Amalia closed her eyes. She could hardly stand to look at the sadness in her own eyes. At twenty-seven, she had accomplished so much, had thought herself free of her controlling father, of all the bullshit that went on their family. If it hadn’t been for her desperation to save her little sister’s life, she would never have agreed to this.
But her father held all the cards. He would not allow Selima to divorce her abusive husband unless Amalia agreed to marry Jackson Gallo – her father’s rival in business, and the man who had nearly brought her father to his knees. When Gallo offered Gajendra Rai a lifeline – give him his eldest daughter in marriage, and he’ll give Gajendra a multi-million-dollar cash injection - Gajendra had not hesitated in going to Amalia and demanding she marry Jackson.
Amalia had turned him down flat. That she and her father were not close was an understatement. For months she had held out, until the day Selima had called her – from the emergency room of the hospital. Her husband had beaten her so badly that she could barely speak, just sob down the phone to her si
ster. Amalia went to her and was horrified by her injuries and by what she had been through. Gajendra, though, refused to let Selima divorce her husband…unless Amalia married Jackson.

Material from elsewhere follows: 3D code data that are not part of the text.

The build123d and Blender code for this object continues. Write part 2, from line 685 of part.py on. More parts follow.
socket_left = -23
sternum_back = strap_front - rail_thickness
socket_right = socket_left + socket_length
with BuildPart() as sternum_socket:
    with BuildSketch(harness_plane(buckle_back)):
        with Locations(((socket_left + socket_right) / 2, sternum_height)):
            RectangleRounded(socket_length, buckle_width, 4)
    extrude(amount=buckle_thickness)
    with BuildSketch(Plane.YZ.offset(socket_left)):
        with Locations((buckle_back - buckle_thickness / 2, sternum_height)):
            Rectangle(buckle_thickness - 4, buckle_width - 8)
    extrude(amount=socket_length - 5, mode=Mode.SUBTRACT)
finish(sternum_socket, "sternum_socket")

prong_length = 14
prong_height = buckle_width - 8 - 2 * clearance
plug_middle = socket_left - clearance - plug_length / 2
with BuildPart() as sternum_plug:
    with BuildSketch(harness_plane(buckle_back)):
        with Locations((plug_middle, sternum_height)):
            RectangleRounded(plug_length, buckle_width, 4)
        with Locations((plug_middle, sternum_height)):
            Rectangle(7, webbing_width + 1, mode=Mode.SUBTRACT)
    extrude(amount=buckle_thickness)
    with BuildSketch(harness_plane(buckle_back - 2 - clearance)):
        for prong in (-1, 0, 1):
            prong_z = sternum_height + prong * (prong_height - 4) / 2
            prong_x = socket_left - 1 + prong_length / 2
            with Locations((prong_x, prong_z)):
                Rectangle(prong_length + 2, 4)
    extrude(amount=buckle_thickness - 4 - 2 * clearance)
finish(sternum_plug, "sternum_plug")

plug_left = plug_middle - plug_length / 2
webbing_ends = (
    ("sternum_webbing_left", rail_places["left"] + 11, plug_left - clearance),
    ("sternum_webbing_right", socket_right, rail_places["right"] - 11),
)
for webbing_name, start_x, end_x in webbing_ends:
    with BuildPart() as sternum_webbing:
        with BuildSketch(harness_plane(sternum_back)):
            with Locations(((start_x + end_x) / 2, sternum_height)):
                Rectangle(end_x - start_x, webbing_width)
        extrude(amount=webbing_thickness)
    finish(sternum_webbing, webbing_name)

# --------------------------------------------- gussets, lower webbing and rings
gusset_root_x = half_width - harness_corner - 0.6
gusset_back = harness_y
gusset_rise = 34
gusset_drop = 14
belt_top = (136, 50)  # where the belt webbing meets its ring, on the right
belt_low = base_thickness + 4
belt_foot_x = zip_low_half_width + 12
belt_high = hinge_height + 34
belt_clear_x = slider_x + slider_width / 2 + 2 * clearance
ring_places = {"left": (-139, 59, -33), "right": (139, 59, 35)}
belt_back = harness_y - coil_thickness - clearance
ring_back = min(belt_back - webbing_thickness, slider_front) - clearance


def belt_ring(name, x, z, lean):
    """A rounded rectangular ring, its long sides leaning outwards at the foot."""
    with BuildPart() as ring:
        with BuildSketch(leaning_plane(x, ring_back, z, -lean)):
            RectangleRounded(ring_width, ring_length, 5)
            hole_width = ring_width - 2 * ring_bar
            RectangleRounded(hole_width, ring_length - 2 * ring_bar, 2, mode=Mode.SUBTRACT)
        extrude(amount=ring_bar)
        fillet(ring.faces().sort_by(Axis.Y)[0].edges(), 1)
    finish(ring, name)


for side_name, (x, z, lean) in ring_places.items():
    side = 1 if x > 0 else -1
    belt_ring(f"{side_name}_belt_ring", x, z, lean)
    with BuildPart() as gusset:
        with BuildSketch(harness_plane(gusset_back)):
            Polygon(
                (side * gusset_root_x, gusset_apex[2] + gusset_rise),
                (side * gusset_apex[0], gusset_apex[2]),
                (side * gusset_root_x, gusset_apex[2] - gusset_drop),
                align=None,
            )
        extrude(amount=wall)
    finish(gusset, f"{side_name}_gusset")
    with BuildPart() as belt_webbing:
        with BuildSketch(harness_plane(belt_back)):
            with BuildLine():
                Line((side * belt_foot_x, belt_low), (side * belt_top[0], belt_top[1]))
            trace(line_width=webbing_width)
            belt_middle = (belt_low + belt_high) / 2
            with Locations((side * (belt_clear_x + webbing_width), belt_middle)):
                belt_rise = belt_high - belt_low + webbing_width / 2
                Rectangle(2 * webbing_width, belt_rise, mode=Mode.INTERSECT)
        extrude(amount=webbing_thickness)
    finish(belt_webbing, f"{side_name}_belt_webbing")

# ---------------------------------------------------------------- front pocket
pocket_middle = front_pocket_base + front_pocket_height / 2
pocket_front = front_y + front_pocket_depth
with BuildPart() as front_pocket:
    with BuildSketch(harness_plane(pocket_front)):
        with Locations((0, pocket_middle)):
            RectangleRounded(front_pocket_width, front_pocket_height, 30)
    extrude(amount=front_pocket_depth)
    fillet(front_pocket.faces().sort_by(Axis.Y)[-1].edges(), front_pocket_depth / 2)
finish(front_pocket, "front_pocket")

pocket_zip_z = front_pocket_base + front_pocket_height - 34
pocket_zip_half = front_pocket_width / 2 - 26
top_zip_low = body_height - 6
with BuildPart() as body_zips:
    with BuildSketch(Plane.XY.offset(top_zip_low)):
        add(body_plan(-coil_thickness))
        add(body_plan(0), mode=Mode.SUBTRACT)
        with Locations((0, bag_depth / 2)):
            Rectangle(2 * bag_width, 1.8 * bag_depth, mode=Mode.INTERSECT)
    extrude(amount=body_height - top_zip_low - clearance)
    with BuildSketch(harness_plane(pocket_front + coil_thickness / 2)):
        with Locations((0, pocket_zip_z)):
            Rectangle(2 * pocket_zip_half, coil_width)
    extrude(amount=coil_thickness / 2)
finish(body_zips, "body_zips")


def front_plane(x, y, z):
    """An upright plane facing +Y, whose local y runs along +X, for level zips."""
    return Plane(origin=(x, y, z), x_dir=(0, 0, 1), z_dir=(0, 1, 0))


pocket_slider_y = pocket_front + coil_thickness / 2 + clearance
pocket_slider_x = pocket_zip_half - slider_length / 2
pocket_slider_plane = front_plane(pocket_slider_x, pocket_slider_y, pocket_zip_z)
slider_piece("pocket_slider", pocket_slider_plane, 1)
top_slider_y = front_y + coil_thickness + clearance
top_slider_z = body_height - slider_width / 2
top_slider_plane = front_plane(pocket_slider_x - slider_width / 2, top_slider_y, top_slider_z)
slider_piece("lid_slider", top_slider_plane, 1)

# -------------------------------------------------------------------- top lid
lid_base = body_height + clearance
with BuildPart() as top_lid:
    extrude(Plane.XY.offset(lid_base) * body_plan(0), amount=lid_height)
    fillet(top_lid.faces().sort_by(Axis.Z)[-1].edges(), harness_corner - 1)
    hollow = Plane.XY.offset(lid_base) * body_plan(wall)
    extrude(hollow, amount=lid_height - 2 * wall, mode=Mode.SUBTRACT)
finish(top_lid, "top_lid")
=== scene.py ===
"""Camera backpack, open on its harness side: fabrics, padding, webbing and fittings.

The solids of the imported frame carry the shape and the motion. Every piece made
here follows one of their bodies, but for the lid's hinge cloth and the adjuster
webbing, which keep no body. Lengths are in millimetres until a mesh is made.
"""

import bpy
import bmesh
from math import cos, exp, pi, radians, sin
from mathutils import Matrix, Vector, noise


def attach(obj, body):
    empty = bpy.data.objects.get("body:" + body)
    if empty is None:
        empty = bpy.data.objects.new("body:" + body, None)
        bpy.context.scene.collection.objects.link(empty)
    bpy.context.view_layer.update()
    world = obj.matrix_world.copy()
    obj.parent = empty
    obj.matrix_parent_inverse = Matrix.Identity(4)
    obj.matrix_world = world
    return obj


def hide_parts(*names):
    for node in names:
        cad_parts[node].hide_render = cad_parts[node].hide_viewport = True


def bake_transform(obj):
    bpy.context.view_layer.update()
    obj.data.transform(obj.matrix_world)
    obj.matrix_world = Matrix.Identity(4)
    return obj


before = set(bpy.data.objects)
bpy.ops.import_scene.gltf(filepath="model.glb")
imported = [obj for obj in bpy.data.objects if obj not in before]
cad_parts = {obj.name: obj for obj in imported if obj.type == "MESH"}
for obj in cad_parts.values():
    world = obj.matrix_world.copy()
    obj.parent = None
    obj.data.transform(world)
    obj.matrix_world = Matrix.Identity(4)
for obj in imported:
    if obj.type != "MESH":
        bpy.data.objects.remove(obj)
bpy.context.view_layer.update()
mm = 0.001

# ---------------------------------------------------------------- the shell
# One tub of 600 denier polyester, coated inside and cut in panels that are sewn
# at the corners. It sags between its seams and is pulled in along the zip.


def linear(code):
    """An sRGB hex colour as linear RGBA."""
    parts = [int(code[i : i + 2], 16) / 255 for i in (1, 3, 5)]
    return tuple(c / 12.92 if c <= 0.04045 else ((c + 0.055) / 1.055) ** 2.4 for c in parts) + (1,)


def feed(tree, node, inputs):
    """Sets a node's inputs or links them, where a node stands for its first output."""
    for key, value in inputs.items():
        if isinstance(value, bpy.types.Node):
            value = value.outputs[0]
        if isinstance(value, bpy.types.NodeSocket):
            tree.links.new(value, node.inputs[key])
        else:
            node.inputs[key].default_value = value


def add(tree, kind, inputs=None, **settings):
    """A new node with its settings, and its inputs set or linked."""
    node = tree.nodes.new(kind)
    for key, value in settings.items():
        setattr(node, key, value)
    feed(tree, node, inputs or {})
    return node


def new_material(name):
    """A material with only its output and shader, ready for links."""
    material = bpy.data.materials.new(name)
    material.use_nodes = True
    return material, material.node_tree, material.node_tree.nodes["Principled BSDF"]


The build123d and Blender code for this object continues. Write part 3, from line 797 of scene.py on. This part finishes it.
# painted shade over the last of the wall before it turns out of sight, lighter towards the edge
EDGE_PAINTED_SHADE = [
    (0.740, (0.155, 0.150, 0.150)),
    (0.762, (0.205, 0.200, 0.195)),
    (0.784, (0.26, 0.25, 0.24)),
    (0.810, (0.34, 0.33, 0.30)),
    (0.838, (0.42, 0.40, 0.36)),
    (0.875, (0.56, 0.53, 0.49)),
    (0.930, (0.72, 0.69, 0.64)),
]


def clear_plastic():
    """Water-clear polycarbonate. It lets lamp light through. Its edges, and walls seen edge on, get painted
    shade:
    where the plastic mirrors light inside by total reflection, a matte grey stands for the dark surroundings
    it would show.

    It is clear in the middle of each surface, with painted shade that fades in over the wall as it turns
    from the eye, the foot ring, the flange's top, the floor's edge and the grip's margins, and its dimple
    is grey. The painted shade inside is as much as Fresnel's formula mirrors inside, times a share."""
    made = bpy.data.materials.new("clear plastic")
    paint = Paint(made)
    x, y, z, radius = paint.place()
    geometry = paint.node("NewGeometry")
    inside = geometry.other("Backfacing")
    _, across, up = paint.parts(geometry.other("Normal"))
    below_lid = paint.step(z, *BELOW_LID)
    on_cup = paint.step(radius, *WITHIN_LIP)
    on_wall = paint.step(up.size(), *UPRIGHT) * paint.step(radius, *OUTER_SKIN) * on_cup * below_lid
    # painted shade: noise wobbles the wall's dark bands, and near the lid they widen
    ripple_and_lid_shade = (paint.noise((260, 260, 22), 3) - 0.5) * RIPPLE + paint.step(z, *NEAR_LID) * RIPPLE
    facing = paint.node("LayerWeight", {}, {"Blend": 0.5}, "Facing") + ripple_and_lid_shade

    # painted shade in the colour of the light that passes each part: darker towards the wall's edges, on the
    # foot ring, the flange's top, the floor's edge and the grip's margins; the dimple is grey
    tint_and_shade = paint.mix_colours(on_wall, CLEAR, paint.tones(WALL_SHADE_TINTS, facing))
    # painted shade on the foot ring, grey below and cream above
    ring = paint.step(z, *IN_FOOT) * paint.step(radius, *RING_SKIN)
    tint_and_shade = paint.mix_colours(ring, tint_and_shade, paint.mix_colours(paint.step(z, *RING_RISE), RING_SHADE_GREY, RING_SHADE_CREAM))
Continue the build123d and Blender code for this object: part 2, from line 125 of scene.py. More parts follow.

Desperate, Amalia agreed, and now, in a few minutes, she would take her father’s arm and walk down the aisle in the church Jackson’s family had built in their luxurious compound on the outskirts of San Francisco. A prison, not a compound, thought Amalia, now, as she straightened the wedding dress that cost seven times her salary. Her father had paid, of course, and although Amalia would have preferred to marry in the traditional Indian attire befitting her heritage, her father insisted that a white dress would be more suitable for the society pages.
Amalia shrugged to herself now. What did it matter? This wasn’t a real wedding, it wouldn’t be a real marriage. She had made it clear to Jackson that in no circumstances would the marriage be consummated. Jackson had laughed, and she knew he thought she was joking. He would find out tonight that she was deadly serious.
Jackson Gallo was handsome in a bland preppy way. The youngest son of billionaire property magnate Macaulay Gallo, Jackson was often to be found in the pages of gossip magazines, romancing some of the world’s most beautiful women. When he had laid eyes on Amalia at a benefit gala where she was performing, he pursued her relentlessly until Amalia had grown frightened of his vehemence. She had finally thought he’d got the message she wasn’t interested when the call from her father came. Jackson had been victorious when Ama had agreed to marry him, but for the life of her, she couldn’t understand why he would settle on her. Yes, she was a renowned pianist and a very successful Professor of Music at The San Francisco Conservatory of Music. Yes, she knew she was considered a beautiful woman, with her creamy coffee-and-pink skin, and bright green eyes, her long wavy dark hair, and curvaceous body, but to society and Jackson’s world, she was completely indifferent.
A knock came at the door, and her sister, dressed in a simple lilac silk sheath came in and smiled at her. “Hey, sis…are you nearly ready? Dad’s hovering outside.”